This Delicious Fruit Hack Will Transform Your Sloppy Joes
Sloppy Joes have spent a lifetime being a lovable mess at the dinner table. They fall out of buns, stain shirts, and taste like a school cafeteria meal that never grew up. The usual version leans on sweetness from combining any of the popular ketchup brands with ground beef, but there is a simple way to give this old sandwich a jolt without too much extra effort. The trick hides in the produce aisle, sitting there like it has no business in a skillet. An Asian pear holds more power than its polite appearance suggests. The fruit brings moisture and a light sweetness that does not shout, but instead nudges the meat into tenderness and rounds out the sauce until everything tastes balanced and surprisingly bright.
This single addition flips the whole dish on its head, because the pear quietly does the work that cooks usually chase with extra sugar or longer simmering. It turns a basic sloppy Joe into one that tastes sharper without any complicated cooking techniques. The pear melts into the meaty mix rather than floating in it. Its juice soaks into the beef and coaxes it away from toughness. The natural sugars cook down into a quiet caramel warmth that gives the mixture a richer backbone. All in all, this tiny piece of fruit sets the scene for a sloppy Joe that drips in a more controlled way, tastes like it got coaching, and leaves the bun slightly more dignified. The result is not dessert hiding in dinner. It is dinner learning new tricks from an unexpected tutor.
How to incorporate pear into your sloppy Joes
When preparing sloppy Joes, add pear after the beef has browned and the aromatics have softened but before simmering has started. Once the meat is nicely seared, stir in your pear so it has time to release its juices into the pan. For a 1-pound batch of ground beef, start with one medium Asian pear or half of a large pear grated or finely chopped. That ratio lends sweetness and moisture without turning the mix syrupy. If you feel cautious about the flavor, use three quarters of a pear and taste as you go.
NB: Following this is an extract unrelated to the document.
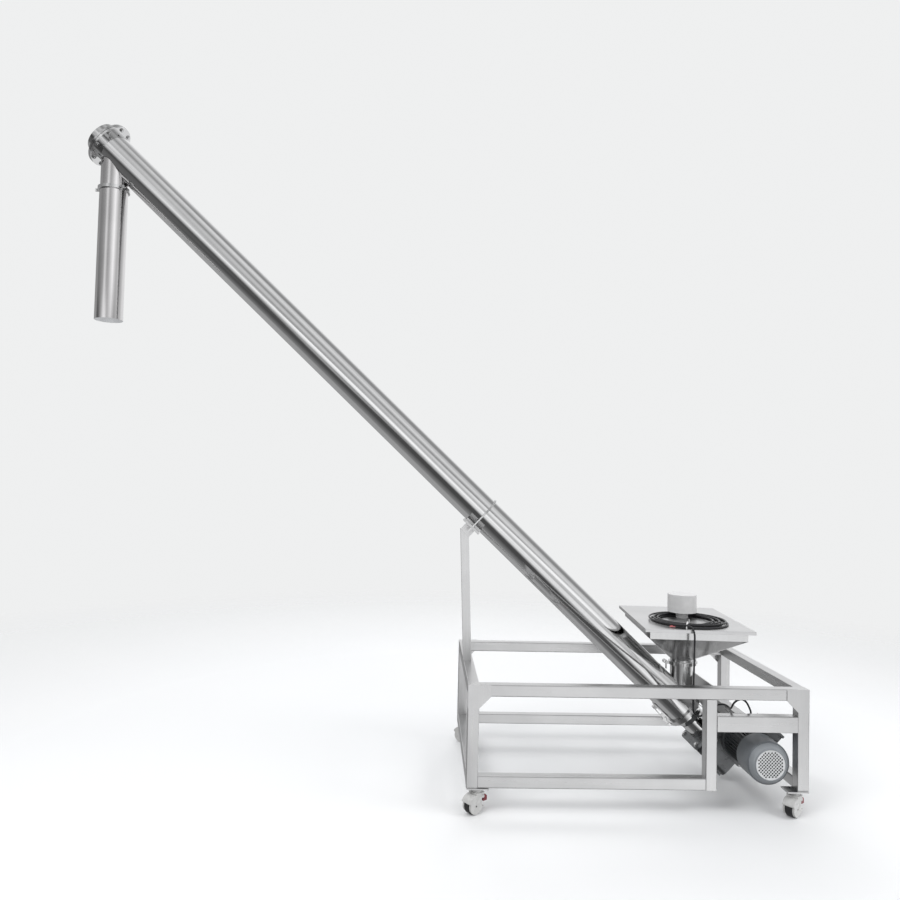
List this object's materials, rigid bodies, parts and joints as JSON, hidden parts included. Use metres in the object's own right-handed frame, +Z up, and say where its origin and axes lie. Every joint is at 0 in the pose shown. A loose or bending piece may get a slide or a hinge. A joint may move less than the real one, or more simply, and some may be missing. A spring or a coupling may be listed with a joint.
{
  "type": "screw conveyor auger",
  "caption": "Inclined tubular screw conveyor on a castored steel frame, with a loading hopper, a drop spout and a worm gear motor.",
  "frame": {"origin": "on the floor under the middle of the part's box at rest, without the free cord", "axes": "+Z up; the casing rises towards -X; the motor's fan cover faces -Y, the front"},
  "size_m": [3.4178, 0.971, 3.1535],
  "materials": {
    "frame_steel": "satin brushed stainless",
    "bright_steel": "polished stainless",
    "hardware": "bright machined",
    "screw_steel": "ground stainless",
    "drive_paint": "smooth blue-grey paint",
    "gear_paint": "light grey paint",
    "motor_dark": "dark satin paint",
    "fan_plastic": "moulded",
    "black_plastic": "satin",
    "white_plastic": "semi-gloss",
    "cord_rubber": "matte black sheath",
    "caster_white": "semi-gloss",
    "tread": "matte",
    "pedal_red": "semi-gloss"
  },
  "bodies": {
    "machine": {"leg_fl": "frame_steel", "leg_fr": "frame_steel", "leg_bl": "frame_steel", "leg_br": "frame_steel", "top_rail_front": "frame_steel", "top_rail_back": "frame_steel", "top_rail_left": "frame_steel", "top_rail_right": "frame_steel", "bottom_rail_front": "frame_steel", "bottom_rail_back": "frame_steel", "bottom_rail_left": "frame_steel", "bottom_rail_right": "frame_steel", "mid_post": "frame_steel", "bay_rail": "frame_steel", "back_post": "frame_steel", "drive_beam": "frame_steel", "drive_plate": "hardware", "support_post": "frame_steel", "saddle": "frame_steel", "u_bolt": "hardware", "casing": "bright_steel", "end_cover": "bright_steel", "flange_bolts": "hardware", "spout_pipe": "bright_steel", "spout_clamp": "hardware", "spout_sleeve": "bright_steel", "inlet_neck": "bright_steel", "neck_clamp": "hardware", "hopper": "bright_steel", "hopper_lid": "bright_steel", "white_cap": "white_plastic", "clamp_ring": "hardware", "bottom_cover": "bright_steel", "lantern": "bright_steel", "latches": "hardware", "gearbox": "gear_paint", "motor_body": "motor_dark", "terminal_box": "gear_paint", "fan_cover": "drive_paint", "cable_gland": "black_plastic", "power_cord": "cord_rubber", "cord_coil": "cord_rubber"},
    "screw": {"auger_shaft": "screw_steel", "auger_flight": "screw_steel", "output_sleeve": "screw_steel"},
    "rotor": {"rotor_shaft": "screw_steel", "fan": "fan_plastic"},
    "swivel_fl": {"caster_fl": "caster_white"},
    "roller_fl": {"wheel_fl": "tread"},
    "brake_fl": {"pedal_fl": "pedal_red"},
    "swivel_fr": {"caster_fr": "caster_white"},
    "roller_fr": {"wheel_fr": "tread"},
    "brake_fr": {"pedal_fr": "pedal_red"},
    "swivel_bl": {"caster_bl": "caster_white"},
    "roller_bl": {"wheel_bl": "tread"},
    "brake_bl": {"pedal_bl": "pedal_red"},
    "swivel_br": {"caster_br": "caster_white"},
    "roller_br": {"wheel_br": "tread"},
    "brake_br": {"pedal_br": "pedal_red"}
  },
  "joints": [
    {"name": "screw_turn", "type": "hinge", "parent": "machine", "child": "screw", "pos_m": [1.30794, 0, 0.323], "axis": [-0.7302, 0, 0.6833], "continuous": true},
    {"name": "rotor_turn", "type": "hinge", "parent": "machine", "child": "rotor", "pos_m": [1.54491, -0.3, 0.21766], "axis": [0, -1, 0], "continuous": true},
    {"name": "swivel_fl", "type": "hinge", "parent": "machine", "child": "swivel_fl", "pos_m": [0.25894, -0.425, 0.095], "axis": [0, 0, 1], "continuous": true},
    {"name": "wheel_fl", "type": "hinge", "parent": "swivel_fl", "child": "roller_fl", "pos_m": [0.23924, -0.44039, 0.0375], "axis": [-0.6157, 0.788, 0], "continuous": true},
    {"name": "brake_fl", "type": "hinge", "parent": "swivel_fl", "child": "brake_fl", "pos_m": [0.26997, -0.41638, 0.0715], "axis": [-0.6157, 0.788, 0], "range_deg": [0, 10]},
    {"name": "swivel_fr", "type": "hinge", "parent": "machine", "child": "swivel_fr", "pos_m": [1.65894, -0.425, 0.095], "axis": [0, 0, 1], "continuous": true},
    {"name": "wheel_fr", "type": "hinge", "parent": "swivel_fr", "child": "roller_fr", "pos_m": [1.63924, -0.44039, 0.0375], "axis": [-0.6157, 0.788, 0], "continuous": true},
    {"name": "brake_fr", "type": "hinge", "parent": "swivel_fr", "child": "brake_fr", "pos_m": [1.66997, -0.41638, 0.0715], "axis": [-0.6157, 0.788, 0], "range_deg": [0, 10]},
    {"name": "swivel_bl", "type": "hinge", "parent": "machine", "child": "swivel_bl", "pos_m": [0.25894, 0.425, 0.095], "axis": [0, 0, 1], "continuous": true},
    {"name": "wheel_bl", "type": "hinge", "parent": "swivel_bl", "child": "roller_bl", "pos_m": [0.23924, 0.44039, 0.0375], "axis": [0.6157, 0.788, 0], "continuous": true},
    {"name": "brake_bl", "type": "hinge", "parent": "swivel_bl", "child": "brake_bl", "pos_m": [0.26997, 0.41638, 0.0715], "axis": [0.6157, 0.788, 0], "range_deg": [0, 10]},
    {"name": "swivel_br", "type": "hinge", "parent": "machine", "child": "swivel_br", "pos_m": [1.65894, 0.425, 0.095], "axis": [0, 0, 1], "continuous": true},
    {"name": "wheel_br", "type": "hinge", "parent": "swivel_br", "child": "roller_br", "pos_m": [1.63924, 0.44039, 0.0375], "axis": [0.6157, 0.788, 0], "continuous": true},
    {"name": "brake_br", "type": "hinge", "parent": "swivel_br", "child": "brake_br", "pos_m": [1.66997, 0.41638, 0.0715], "axis": [0.6157, 0.788, 0], "range_deg": [0, 10]}
  ],
  "couplings": [
    {"joint": "rotor_turn", "follows": "screw_turn", "ratio": 10}
  ]
}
Choose your pear texture based on the job you want the fruit to do. Grated pear melts fast, brightens the sauce, and gives a little tooth to the mixture. Mashed pear blends in more fully and creates a rounder, deeper sweetness that feels like slow cooking without the wait. Simmer the mixture for up to 15 minutes after adding the pear so the juices concentrate and thicken.
You can play with accompaniments, too. A quick homemade pickle on top adds crunch and tangy, briny flavor, while a toasted burger bun holds up better to the improved sauciness. Even a sprinkle of scallions gives it a fresh sense of direction. What started as a humble sandwich becomes something that feels both familiar and freshly discovered. It keeps the spirit of the sloppy Joe alive while fixing the parts that felt stuck in the past. The pear does not take credit; it just slips into the background and lets the sandwich shine.